I printed the final signage for the booth, laminated some of them while inserting others in acrylic stands. This includes three original IBM magazine full page ads that I laminated for display. I feel good enough about the signage that I can put all my attention on the remaining tasks:
Finish 1132 power connector repair- Test all demonstrations as they will be done
Repair 1130 replica display panel that was broken last weekMount new-old rotary mode switch on pedestal- Replace top metal on replica
- Build typewriter and pedestal base from MDF
- Paint typewrite and pedestal base
- Install typewriter and pedestal base
- Install pedestal on base
- Load fpga with replica logic
- set up power system for replica
- connect all controls to FPGA
- test replica and repair any issues
- fit IO selectric in place on replica
- Temporarily affix the console bit switches in place
- Secure internal disk drive heads for transport
- Disconnect all cables and secure them
- Swap power plug on 1130 for L6-30
- Cut and install replica cover braces
- mount replica covers
- move replica to staging area near real 1130
I have retrieved all the connector boards, power supplies and other bits that were used to run the replica. Now I will have to carefully note where every connector and signal should go, validate the cabling and other parts, then hook it all up.
I completed tasks 3 and 4 - repairing the replica's display pedestal panel, where the plexiglas panel had broken off when the stand tipped over. This has been quite hard to get secure, the last time I had drilled holes, glued in 1/8" plastic rods and then hooked clamps over the back of the rod, inside the pedestal head.
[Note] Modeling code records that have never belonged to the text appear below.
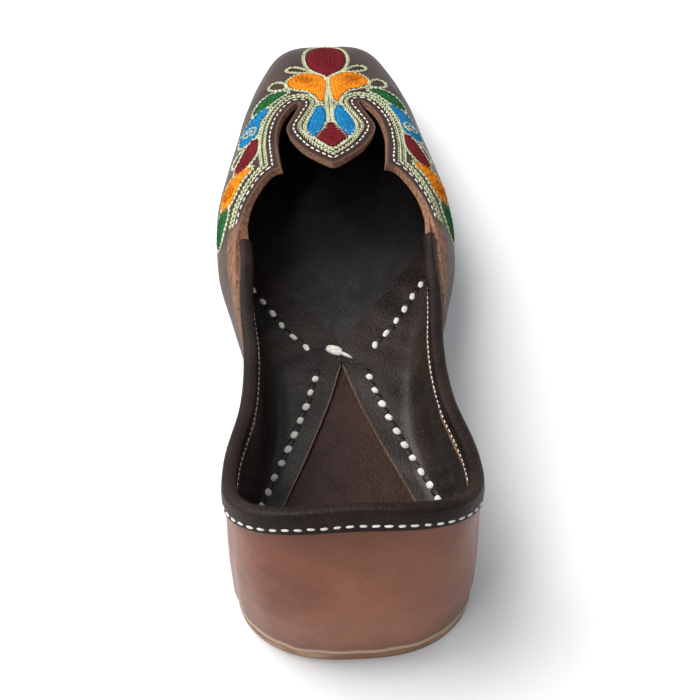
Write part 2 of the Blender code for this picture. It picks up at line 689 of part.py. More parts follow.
def make_lining(name, side):
    """One half of the lining: up the inner wall to the binding, and in over the insole as a flap."""
    turns = stations(turn_at(LINING_FRONT), BACK - SEAM_TURN)
    ray = rays(turns)
    floor = SOLE_STACK + INSOLE_WALL + SEAM_GAP
    floor_z = lift(ray.y) + floor
    depth = -(UPPER_WALL + LINING_GAP)
    top = rim_up(turns) - BINDING_INSIDE - SEAM_GAP
    knee = up_at_height(turns, floor_z + FLOOR_RADIUS)
    share = np.linspace(0, 1, LINING_STEPS)[None, :]
    wall = place(turns[:, None], top[:, None] + (knee - top)[:, None] * share, depth)
    corner = place(turns, up_at_height(turns, floor_z), depth)
    outward = np.column_stack([ray.dx, ray.dy, np.zeros(len(turns))])
    bend_end = corner - outward * FLOOR_RADIUS
    t = np.linspace(0, 1, BEND_STEPS)[None, 1:, None]
    bend = (1 - t) ** 2 * wall[:, -1:] + 2 * t * (1 - t) * corner[:, None] + t**2 * bend_end[:, None]
    corner_out = corner[:, 0] * ray.dx + (corner[:, 1] - ray.root) * ray.dy
    bend_out = corner_out - FLOOR_RADIUS
    edge = flap_edge(turns, corner_out)
    share = np.linspace(0, 1, FLAP_STEPS)[None, 1:]
    flap = along_rays(turns, bend_out[:, None] + (edge - bend_out)[:, None] * share, floor)
    outer = np.concatenate([wall, bend, flap], axis=1)
    inner = outer - grid_normals(outer) * LINING_WALL
    for grid in (outer, inner):
        grid[..., 0] = side * np.maximum(grid[..., 0], SEAM_GAP / 2)
    points, faces = slab(outer, inner, ["start", "end", "first", "last"])
    if side < 0:
        faces = [face[::-1] for face in faces]
    make_object(name, points, faces, LINING_COLOUR)


def grid_normals(grid):
    """Unit normals of a grid of points, to the side on which rows and columns turn left."""
    rows = np.gradient(grid, axis=0)
    columns = np.gradient(grid, axis=1)
    normal = np.cross(rows, columns)
    return normal / np.linalg.norm(normal, axis=2)[..., None]


def make_binding():
    """The strip folded over the rim, with a wide outer leg at the heel and a narrow one above the wing."""
    turns = stations(turn_at(BINDING_FRONT), BACK)
    rim = rim_up(turns)[:, None]
    leg = outside_leg(turns)
    near, far = BINDING_GAP, -UPPER_WALL - BINDING_GAP
    wide, deep = near + BINDING_WALL, far - BINDING_WALL
    middle = (near + far) / 2
    low, top = SEAM_GAP, SEAM_GAP + BINDING_WALL
    shoulder = top * BINDING_SHOULDER
    under_out = np.array([near, near, near, middle, far, far, far])
    over_out = np.array([wide, wide, (near + wide) / 2, middle, (far + deep) / 2, deep, deep])
    under_up = np.array([0, 0, low, low, low, 0, -BINDING_INSIDE]) + np.zeros((len(turns), 1))
    over_up = np.array([0, 0, shoulder, top, shoulder, 0, -BINDING_INSIDE]) + np.zeros((len(turns), 1))
    under_up[:, 0] = -leg
    over_up[:, 0] = -leg
    under = place(turns[:, None], rim + under_up, under_out)
    over = place(turns[:, None], rim + over_up, over_out)
    points, faces = slab(under, over, ["start", "first", "last"])
    make_object("collar_binding", points, faces, BINDING_COLOUR, mirrored=True)


for thing in list(bpy.data.objects):
    bpy.data.objects.remove(thing)
make_soles()
make_upper()
make_lining("lining_right", 1)
make_lining("lining_left", -1)
make_binding()
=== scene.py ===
"""Mojari shoe, seen as a finished product: aged leather, chain stitch embroidery and white running stitches.

The surface of the shoe comes from the same family of upright sections as its solids, worked out more finely.
Embroidery, stitches and edges are charted on the flat pattern, where each section is laid out flat, and are
then set on the surface. Sizes are in metres, with the floor at z = 0 and the toe towards +Y.
"""

import json
from collections import namedtuple

import bpy
import numpy as np
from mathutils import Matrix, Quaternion, Vector
from mathutils.geometry import delaunay_2d_cdt

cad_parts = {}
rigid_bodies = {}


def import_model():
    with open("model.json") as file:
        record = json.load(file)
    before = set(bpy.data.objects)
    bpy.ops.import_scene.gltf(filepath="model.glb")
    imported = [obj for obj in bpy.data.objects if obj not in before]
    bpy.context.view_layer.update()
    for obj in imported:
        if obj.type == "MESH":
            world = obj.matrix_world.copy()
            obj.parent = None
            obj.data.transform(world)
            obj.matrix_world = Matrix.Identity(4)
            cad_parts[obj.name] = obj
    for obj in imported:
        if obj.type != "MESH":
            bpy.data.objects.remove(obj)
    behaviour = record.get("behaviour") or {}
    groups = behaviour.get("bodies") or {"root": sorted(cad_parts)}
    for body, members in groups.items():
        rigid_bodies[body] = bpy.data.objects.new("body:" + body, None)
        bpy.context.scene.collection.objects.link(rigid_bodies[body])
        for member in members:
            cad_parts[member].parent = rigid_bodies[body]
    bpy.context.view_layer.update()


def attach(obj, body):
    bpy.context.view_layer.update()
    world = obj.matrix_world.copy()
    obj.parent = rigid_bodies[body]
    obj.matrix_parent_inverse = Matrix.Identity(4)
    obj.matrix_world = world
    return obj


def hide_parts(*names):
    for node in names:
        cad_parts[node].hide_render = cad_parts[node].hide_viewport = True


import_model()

mm = 0.001

# Sizes of the whole shoe. Y runs from the heel to the toe, and the floor is at z = 0.
shoeLength = 288 * mm
ballWidth = 88 * mm
instepHeight = 54.5 * mm
heelHeight = 62 * mm

# The rays fan out from these two points of the centre line.
toeFan = 58 * mm
heelFan = 40 * mm

# Walls and the gaps between them
upperWall = 2.0 * mm
vampWall = 2.4 * mm
liningWall = 1.0 * mm
bindingWall = 0.9 * mm
insoleWall = 1.8 * mm
midsoleWall = 1.0 * mm
outsoleWall = 4.0 * mm
seamGap = 0.3 * mm
bindingGap = 0.35 * mm
liningGap = 0.4 * mm

# Sole
archLift = 1.5 * mm
toeSpring = 4.5 * mm
soleInset = 0.9 * mm
midsoleInset = 0.6 * mm

# Collar
bindingOutside = 6.5 * mm
bindingAtWing = 1.6 * mm
bindingInside = 5.5 * mm
collarFront = 150 * mm
bindingFront = 142 * mm
rimOverWing = 2.6 * mm

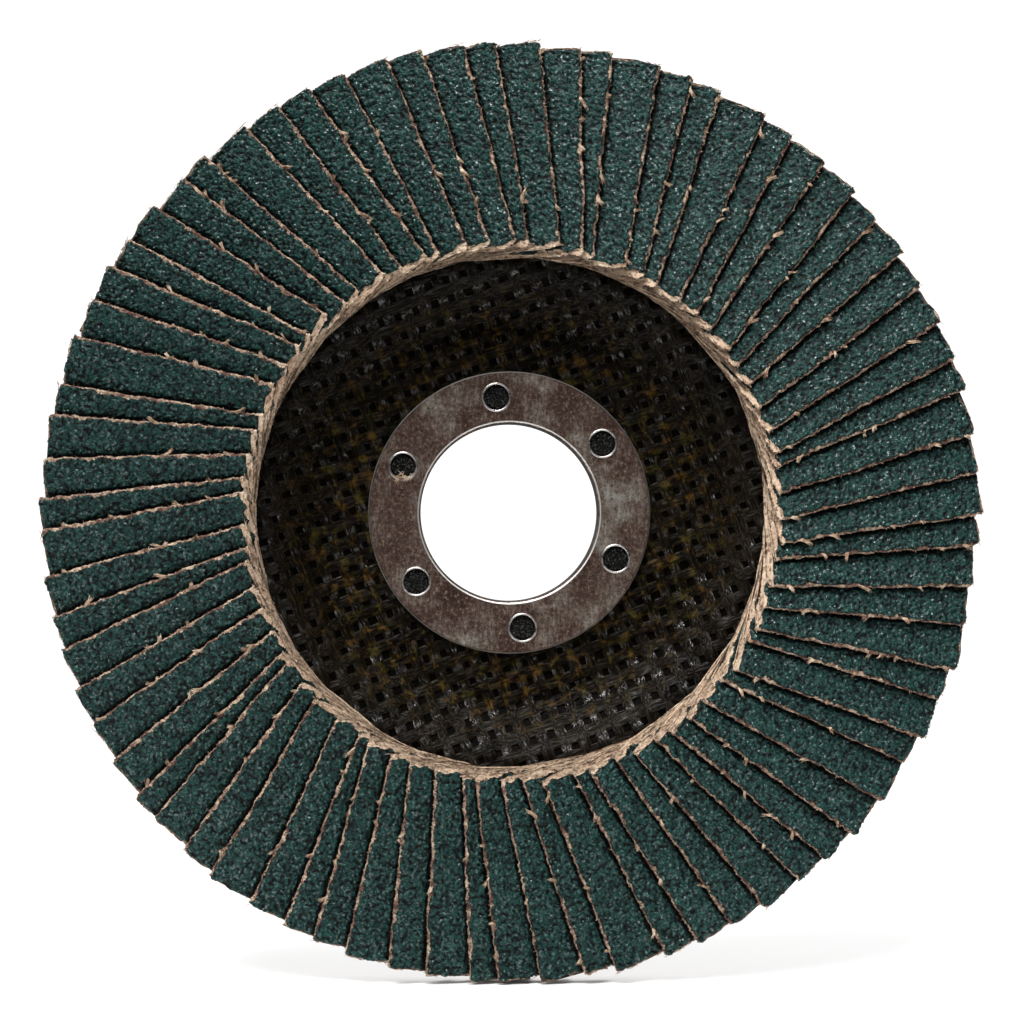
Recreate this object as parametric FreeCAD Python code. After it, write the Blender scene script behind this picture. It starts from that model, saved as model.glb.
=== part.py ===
import FreeCAD, Part
import math
import os
import random

# A 115 mm flap disc for an angle grinder, in millimetres.
# The disc stands upright: its axis is Y, the abrasive face looks along -Y, +Z is up.
# The origin is the centre of the bore, in the plane of the rear seat that rests on the grinder.
# Sizes called "front" lie towards -Y. Angles round the disc are clockwise from +Z, seen from the front.

# Steel bushing: a flat front flange and a sleeve through the plate.
bore_r = 22.23 / 2
flange_r = 35.3 / 2
flange_thick = 0.8
sleeve_wall = 0.785
sleeve_rear_lip_r = 12.75
lip_height = 0.7
entry_round = 0.45
flange_edge_break = 0.2

# Six holes in the flange, keyed by the plate's resin.
key_count = 6
key_hole_r = 1.6
key_circle_r = 29.0 / 2
key_turn = -6.5
key_boss_height = 0.5

# Backing plate: four glass plies pressed together with a depressed centre.
ply_count = 4
ply_thick = 0.7
plate_r = 50.5
centre_flat_r = 23.0
centre_depth = 4.8
knee_r = 3.5
knee_angle = math.radians(40)

# Paper label on the rear of the centre.
label_thick = 0.15
label_inner_r = 13.2
label_outer_r = 22.0

# Adhesive bed between the plate and the flaps. The flaps' roots stand in it, a little above the plate.
bed_thick = 1.2
bed_under_roots = 0.3
bed_inner_r = 32.0
bed_outer_r = 50.2

# Flaps: rectangles of coated cloth, each leaning on the next one anticlockwise.
flap_count = 75
flaps_per_node = 3
flap_width = 18.0
flap_thick = 0.85
flap_inner_x = 31.3
flap_outer_x = 56.5
lean_inner = math.radians(20)
lean_outer = math.radians(13)
first_flap_turn = -0.8

# How far the flaps differ from each other, in millimetres each way.
depth_spread = 0.75
skew_spread = 0.25
length_spread = 0.25
spread_seed = 115

ORIGIN = FreeCAD.Vector(0, 0, 0)
AXIS = FreeCAD.Vector(0, 1, 0)

sleeve_r = bore_r + sleeve_wall
ply_front_y = -(label_thick + ply_count * ply_thick)
flange_front_y = ply_front_y - flange_thick
rim_front_y = ply_front_y - centre_depth
root_y = rim_front_y - bed_under_roots


def profile_point(radius, y):
    return FreeCAD.Vector(radius, y, 0)


def line(start, end):
    return Part.LineSegment(profile_point(*start), profile_point(*end)).toShape()


def arc(start, middle, end):
    return Part.Arc(profile_point(*start), profile_point(*middle), profile_point(*end)).toShape()


def revolved(edges):
    """Turn a closed profile in the X-Y plane once round the disc's axis."""
    solid = Part.Face(Part.Wire(edges)).revolve(ORIGIN, AXIS, 360)
    if solid.Volume < 0:
        solid.reverse()
    return solid


def polygon_ring(corners):
    """A ring whose section is the polygon with these (radius, y) corners."""
    return revolved([line(a, b) for a, b in zip(corners, corners[1:] + corners[:1])])


def key_cylinders(start_y, height):
    """Six cylinders on the key circle, from start_y towards the front."""
    cylinders = []
    for i in range(key_count):
        angle = math.radians(key_turn + i * 360 / key_count)
        foot = FreeCAD.Vector(key_circle_r * math.sin(angle), start_y, key_circle_r * math.cos(angle))
        cylinders.append(Part.makeCylinder(key_hole_r, height, foot, -AXIS))
    return cylinders


def make_bushing():
    """Front flange and sleeve in one pressed piece, with a rear lip that grips the last ply."""
    quarter = entry_round * (1 - math.sqrt(0.5))
    front_round = arc(
        (bore_r, flange_front_y + entry_round),
        (bore_r + quarter, flange_front_y + quarter),
        (bore_r + entry_round, flange_front_y),
    )
    corners = [
        (bore_r + entry_round, flange_front_y),
        (flange_r - flange_edge_break, flange_front_y),
        (flange_r, flange_front_y + flange_edge_break),
        (flange_r, ply_front_y),
        (sleeve_r, ply_front_y),
        (sleeve_r, -label_thick - lip_height),
        (sleeve_rear_lip_r, -label_thick),
        (sleeve_rear_lip_r, 0),
        (bore_r, 0),
        (bore_r, flange_front_y + entry_round),
    ]
    edges = [line(a, b) for a, b in zip(corners, corners[1:])]
    return revolved(edges + [front_round]).cut(key_cylinders(ply_front_y, flange_thick))


def pressed_surface(y):
    """Edges of the plate's section at height y in the centre, from the bore outwards, and its two ends."""
    straight = (centre_depth - 2 * knee_r * (1 - math.cos(knee_angle))) / math.sin(knee_angle)
    low = (centre_flat_r, y)
    low_half = (
        centre_flat_r + knee_r * math.sin(knee_angle / 2),
        y - knee_r * (1 - math.cos(knee_angle / 2)),
    )
    low_end = (centre_flat_r + knee_r * math.sin(knee_angle), y - knee_r * (1 - math.cos(knee_angle)))
    high_start = (
        low_end[0] + straight * math.cos(knee_angle),
        low_end[1] - straight * math.sin(knee_angle),
    )
    high = (high_start[0] + knee_r * math.sin(knee_angle), y - centre_depth)
    high_half = (
        high[0] - knee_r * math.sin(knee_angle / 2),
        high[1] + knee_r * (1 - math.cos(knee_angle / 2)),
    )
    return [
        arc(low, low_half, low_end),
        line(low_end, high_start),
        arc(high_start, high_half, high),
        line(high, (plate_r, high[1])),
    ], low


def make_ply(index):
    """One pressed glass ply; index 0 is the front one. The last one is countersunk for the lip."""
    front = ply_front_y + index * ply_thick
    rear = front + ply_thick
    front_edges, front_start = pressed_surface(front)
    rear_edges, rear_start = pressed_surface(rear)
    rear_hole_r = sleeve_rear_lip_r if index == ply_count - 1 else sleeve_r
    front_corner = (sleeve_r, front)
    rear_corner = (rear_hole_r, rear)
    edges = [
        line(front_corner, front_start),
        *front_edges,
        line((plate_r, front - centre_depth), (plate_r, rear - centre_depth)),
        *rear_edges,
        line(rear_start, rear_corner),
        line(rear_corner, front_corner),
    ]
    ply = revolved(Part.sortEdges(edges)[0])
    if index == 0:
        ply = ply.fuse(key_cylinders(front, key_boss_height)).removeSplitter()
    return ply


def flap_lean(x):
    """Lean of the cloth at distance x from the axis, along the flap's own centre line."""
    return lean_inner + (x - flap_inner_x) / (flap_outer_x - flap_inner_x) * (lean_outer - lean_inner)


def flap_section(x, width, turn):
    """The flap's cross-section at x: its root stands in the bed and its clockwise edge is free."""
    lean = flap_lean(x)
    across = flap_thick * math.sin(lean)
    up = flap_thick * math.cos(lean)
    root = -flap_width * math.cos(lean) / 2
    free = root + width * math.cos(lean)
    free_height = width * math.sin(lean)
    corners = [(root, 0), (free, free_height), (free - across, free_height + up), (root - across, up)]
    points = [
        FreeCAD.Vector(
            x * math.sin(turn) + side * math.cos(turn),
            root_y - height,
            x * math.cos(turn) - side * math.sin(turn),
        )
        for side, height in corners
    ]
    return Part.makePolygon(points + points[:1])


def make_flap(index, chance):
    turn = math.radians(first_flap_turn + index * 360 / flap_count)
    width = flap_width + chance.uniform(-depth_spread, depth_spread)
    skew = chance.uniform(-skew_spread, skew_spread)
    shift = chance.uniform(-length_spread, length_spread)
    sections = [
        flap_section(flap_inner_x + shift, width - skew, turn),
        flap_section(flap_outer_x + shift, width + skew, turn),
    ]
    return Part.makeLoft(sections, True, True)


def make_flaps():
    chance = random.Random(spread_seed)
    return [make_flap(i, chance) for i in range(flap_count)]


def flap_groups(flaps):
    """Neighbouring flaps in groups, keyed by node name."""
    groups = {}
    for start in range(0, flap_count, flaps_per_node):
        name = f"flaps_{start + 1:02d}_to_{start + flaps_per_node:02d}"
        groups[name] = Part.Compound(flaps[start:start + flaps_per_node])
    return groups


def make_label():
    return polygon_ring([
        (label_inner_r, -label_thick),
        (label_outer_r, -label_thick),
        (label_outer_r, 0),
        (label_inner_r, 0),
    ])


def make_bed(flaps):
    """A flat ring of adhesive that fills the space between the flaps' roots."""
    ring = polygon_ring([
        (bed_inner_r, rim_front_y - bed_thick),
        (bed_outer_r, rim_front_y - bed_thick),
        (bed_outer_r, rim_front_y),
        (bed_inner_r, rim_front_y),
    ])
    return ring.cut(flaps)


def all_nodes():
    flaps = make_flaps()
    nodes = {
        "steel_bushing": make_bushing(),
        "rear_label": make_label(),
        "adhesive_bed": make_bed(flaps),
    }
    ply_names = ["glass_ply_front", "glass_ply_inner_front", "glass_ply_inner_rear", "glass_ply_rear"]
    for index, name in enumerate(ply_names):
        nodes[name] = make_ply(index)
    nodes.update(flap_groups(flaps))
    return nodes


os.makedirs("parts", exist_ok=True)
for node_name, shape in all_nodes().items():
    shape.exportStep(f"parts/{node_name}.step")
    print(node_name, "solids", len(shape.Solids), "valid", shape.isValid(), "mm3", round(shape.Volume, 1))
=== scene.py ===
import math

import bmesh
import bpy
import numpy as np
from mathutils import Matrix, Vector


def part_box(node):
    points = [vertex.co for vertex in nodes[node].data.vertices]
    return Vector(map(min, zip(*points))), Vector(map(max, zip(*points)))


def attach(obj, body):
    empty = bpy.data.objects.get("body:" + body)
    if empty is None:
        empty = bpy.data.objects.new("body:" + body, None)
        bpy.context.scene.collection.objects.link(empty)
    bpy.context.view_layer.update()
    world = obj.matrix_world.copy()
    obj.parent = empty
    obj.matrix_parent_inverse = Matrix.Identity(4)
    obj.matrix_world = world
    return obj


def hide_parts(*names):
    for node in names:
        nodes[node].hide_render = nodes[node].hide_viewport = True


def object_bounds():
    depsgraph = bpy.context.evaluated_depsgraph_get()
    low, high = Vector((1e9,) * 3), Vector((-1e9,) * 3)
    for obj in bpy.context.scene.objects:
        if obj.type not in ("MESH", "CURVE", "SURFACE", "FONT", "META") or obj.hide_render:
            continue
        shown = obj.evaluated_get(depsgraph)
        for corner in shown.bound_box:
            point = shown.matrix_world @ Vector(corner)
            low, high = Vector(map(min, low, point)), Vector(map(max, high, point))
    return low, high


# An abrasive flap disc for an angle grinder. Sizes are in millimetres until mesh_object() makes them metres.
# The disc's axis is Y, its abrasive face looks along -Y and it stands on its edge.
# Angles round the disc are clockwise from +Z, seen from the front.
MM = 0.001
RANDOM_SEED = 75

# Flaps, as the CAD part lays them out.
FLAP_COUNT = 75
FLAP_PITCH = 2 * math.pi / FLAP_COUNT
FIRST_FLAP_TURN = math.radians(-0.8)
FLAPS_INNER_R = 33.0

# The make-up of one flap. The cloth is the lower share of its thickness.
CLOTH_SHARE = 0.55
GRAIN_PITCH = 0.40
GRAIN_DEPTH = 0.34
EXPOSED_WIDTH = 6.3
ROOT_BARE = 0.3
SAG_DEPTH = 0.28
SAG_REACH = 1.0
CORNER_WEAR = 0.30

# How far apart the points of a flap's mesh and the samples of its tiles are.
TOP_STEP = 0.13
EDGE_STEP = 0.08
SECTION_STEP = 0.15
UNDER_POINTS = 14
GRAIN_TILE_STEP = 0.05
GRAIN_TILE_COUNT = 512
FUZZ_TILE_STEP = 0.11

# Materials of a flap's mesh, in the order of its slots.
SOILED, GRAINED, CLEAN = 0, 1, 2

# Loose fibres.
FIBRE_SEGMENTS = 4
STUB_CURL = 0.35
TUFT_CURL = 0.14
EDGE_STUBS = 90
INNER_END_STUBS = 170
OUTER_END_STUBS = 60
THREAD_PIECES = 5

# The woven glass mesh in the plies.
STRAND_PITCH = 2.3
STRAND_WIDTH = 1.56
STRAND_RISE = 0.15
STRAND_CROWN = 0.17
STRAND_DEPTH = 0.12
STRAND_SINK = 0.46
WEAVE_ANGLE = math.radians(20)
WEAVE_OUTER_R = 32.8
FRONT_STRAND_STEP = 0.28
REAR_STRAND_STEP = 0.52

# The bushing's bore and flange, and the keying holes in it.
BORE_EDGE_R = 11.40
# Painted shade: between these two radii the steel turns near black, and it stays black on the bore's wall
# inside them.
BORE_SHADE_FULL_R = 11.14
BORE_SHADE_START_R = 11.22
FLANGE_EDGE_R = 17.62
KEY_COUNT = 6
KEY_SPACING = 60
KEY_TURN = -6.5
KEY_CIRCLE_R = 14.5
KEY_HOLE_R = 1.6
PLUG_R = 1.58
PLUG_HEIGHT = 0.32
PLUG_SIDES = 24
BURR_R = 1.72
BURR_WIDTH = 0.32
BURR_HEIGHT = 0.10
LINT_STRANDS = 60

# The viewpoint: distance from the flaps, offset from the axis, and how wide a field it frames there.
CAMERA_DISTANCE = 300.0
CAMERA_LEFT = 10.0
CAMERA_UP = -2.0
FRAME_WIDTH = 124.0

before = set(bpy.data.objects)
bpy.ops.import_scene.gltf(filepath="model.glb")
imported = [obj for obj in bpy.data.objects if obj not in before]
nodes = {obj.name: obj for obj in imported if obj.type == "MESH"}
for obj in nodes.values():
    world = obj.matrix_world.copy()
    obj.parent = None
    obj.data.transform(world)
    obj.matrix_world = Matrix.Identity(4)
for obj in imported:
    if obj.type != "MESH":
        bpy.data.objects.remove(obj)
cad_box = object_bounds()
chance = np.random.default_rng(RANDOM_SEED)


# ---------------------------------------------------------------- mesh helpers

def mesh_object(name, points, faces, materials, face_materials=None, height=None):
    """A new mesh object from points in millimetres; height is a value per point for the materials."""
    mesh = bpy.data.meshes.new(name)
    mesh.from_pydata((np.asarray(points) * MM).tolist(), [], faces)
    for material in materials:
        mesh.materials.append(material)
    if face_materials is not None:
        mesh.polygons.foreach_set("material_index", np.asarray(face_materials, dtype=np.int32))
    mesh.polygons.foreach_set("use_smooth", np.full(len(mesh.polygons), True))
    if height is not None:
        mesh.attributes.new("height", "FLOAT", "POINT").data.foreach_set("value", height.astype(np.float32))
    mesh.update()
    piece = bpy.data.objects.new(name, mesh)
    bpy.context.scene.collection.objects.link(piece)
    return piece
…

Those broke off.
This time, I used 3mm flathead black screws through those 1/8" holes in the plexiglas, secured to locknuts inside the pedestal head. Three of the four are properly secured, the fourth is a friction fit but should hold okay without the locknut. I also secured the rotary mode switch plate firmly onto the head.
With the 1132 power connector repaired (see section above), I had now completed 3 of the 21 tasks. Eighteen to go, Three relate to the real 1130, the remainder are for the replica, to complete the cosmetics and get it working.